# What could be kept in this cage?



## yugimon121 (Oct 4, 2009)

I currently have a cage free, 4'x2', and I would love to keep something in it.
I was considering rodents, but I have some issues. I would use it as some sort of hamster mansion,except I hate their extremely short lives. Not rabbits as I heard they are not suitable on wooden floor (As i would keep them out of their cage for the most part. I already have guinea pigs, so i might just end up using it as an emergency cage. Anything ye can think of that would be suitable?

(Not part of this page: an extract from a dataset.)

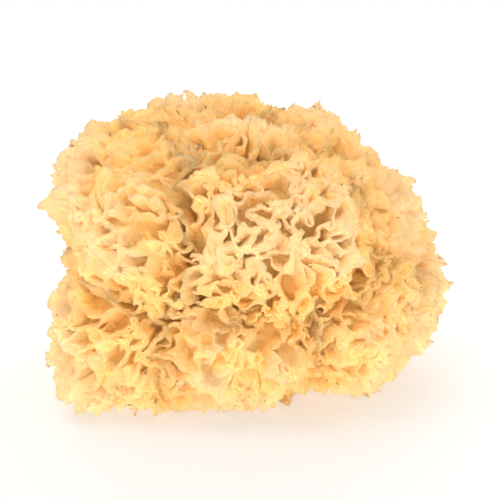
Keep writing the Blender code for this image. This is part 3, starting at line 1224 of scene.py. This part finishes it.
# %% Floor and lights
SWEEP_START, SWEEP_RADIUS, SWEEP_TOP = 0.9, 0.7, 2.6
SWEEP_STEPS = 16
FLOOR_REACH = 2.5
FLOOR_GLOW, ROOM_LIGHT = 0.44, 0.41
HEAD_MIDDLE = Vector((0.0, 0.0, 0.032))
# each light's place, its size in metres and its power in watts
LIGHTS = {
    "key": ((-0.18, -0.18, 0.68), 0.45, 0.65),
    "fill": ((0.02, -0.85, 0.26), 0.30, 0.59),
    "behind": ((0.15, 0.50, 0.45), 0.35, 0.22),
}


def make_floor():
    """A sheet that lies flat under the head and curves up behind it, as in a photographer's sweep."""
    turn = np.linspace(0, math.pi / 2, SWEEP_STEPS + 1)
    back = SWEEP_START + SWEEP_RADIUS * np.sin(turn)
    up = SWEEP_RADIUS * (1 - np.cos(turn))
    profile = [(-FLOOR_REACH, 0.0), *zip(back, up), (back[-1], SWEEP_TOP)]
    corners = [(x, y, z) for y, z in profile for x in (-FLOOR_REACH, FLOOR_REACH)]
    faces = [(k, k + 1, k + 3, k + 2) for k in range(0, len(corners) - 2, 2)]
    mesh = smooth_mesh("floor", corners, faces)
    material, shader = start_material("matt_white_board")
    shader.inputs["Base Color"].default_value = srgb("FAF9F7")
    shader.inputs["Roughness"].default_value = 0.9
    shader.inputs["Emission Color"].default_value = srgb("FFFFFF")
    shader.inputs["Emission Strength"].default_value = FLOOR_GLOW
    mesh.materials.append(material)
    floor = add_object("floor", mesh)


def place_and_aim(thing, place, target):
    thing.location = place
    thing.rotation_euler = (target - thing.location).to_track_quat("-Z", "Y").to_euler()


make_floor()
for name, (place, size, watts) in LIGHTS.items():
    soft = bpy.data.lights.new(name, "AREA")
    soft.size, soft.energy = size, watts
    place_and_aim(add_object(name, soft), place, HEAD_MIDDLE)
world = bpy.data.worlds.new("soft_room")
bpy.context.scene.world = world
world.use_nodes = True
room = world.node_tree.nodes["Background"]
room.inputs["Color"].default_value = srgb("FFFFFF")
room.inputs["Strength"].default_value = ROOM_LIGHT
bpy.context.scene.view_settings.view_transform = "Standard"

# %% Camera
CAMERA_TILT = math.radians(15.0)
CAMERA_DISTANCE = 0.285
CAMERA_LENS = 85
CAMERA_AIM = Vector((0.0, 0.0, 0.031))
camera = add_object("camera", bpy.data.cameras.new("camera"))
camera.data.lens = CAMERA_LENS
away = Vector((0, -math.cos(CAMERA_TILT), math.sin(CAMERA_TILT)))
place_and_aim(camera, CAMERA_AIM + CAMERA_DISTANCE * away, CAMERA_AIM)
bpy.context.scene.camera = camera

If only as a nighttime cage too, and allowing it to free-roam around the room during the day.


----------



## x Sarah x (Nov 16, 2007)

Extremely short lives? they can live a good 4 years, sometimes longer.... most rodents are short lived if that's what you consider short, perhaps you'd benefit from something like sugar gliders if that's the case : victory:


----------



## Avyron (Jun 29, 2010)

a tenrec :lol2:


----------



## annaw1 (May 31, 2011)

What is unsuitable about rabbits and wooden floors?  Some bunnies dont like walking on wooden floors as they're slippery if that's what you mean, but if they're used to it from being young they're usually fine xx


----------



## Middleton Mouse (May 16, 2013)

Rabbits could live on a wooden floor no problem but 4x2' is far too small a space. The rabbit welfare association recommends a 6x2' hutch with an attached 8x4' run as the bare minimum. It could be used as a base in a rabbit proofed room and there are plenty of rabbits needing homes. I don't have a lot of experience with rodents so I couldn't say what might be suitable in a cage that size.


----------



## ArloDeer (May 6, 2014)

A hedgehog would do well in there!


----------



## Fargle (Aug 8, 2013)

Depending on the bar size a nice group of rats. Seeing as you were considering hamsters I guess the bars are fairly narrow. I have 4 female rats and I love them to bits. They come up to the bars to come out every morning and evening, don't bite and are just lovely little things to be around. A 4x2 cage, with plenty of different levels and plenty of things for them to do could easily house 4 in luxury.


----------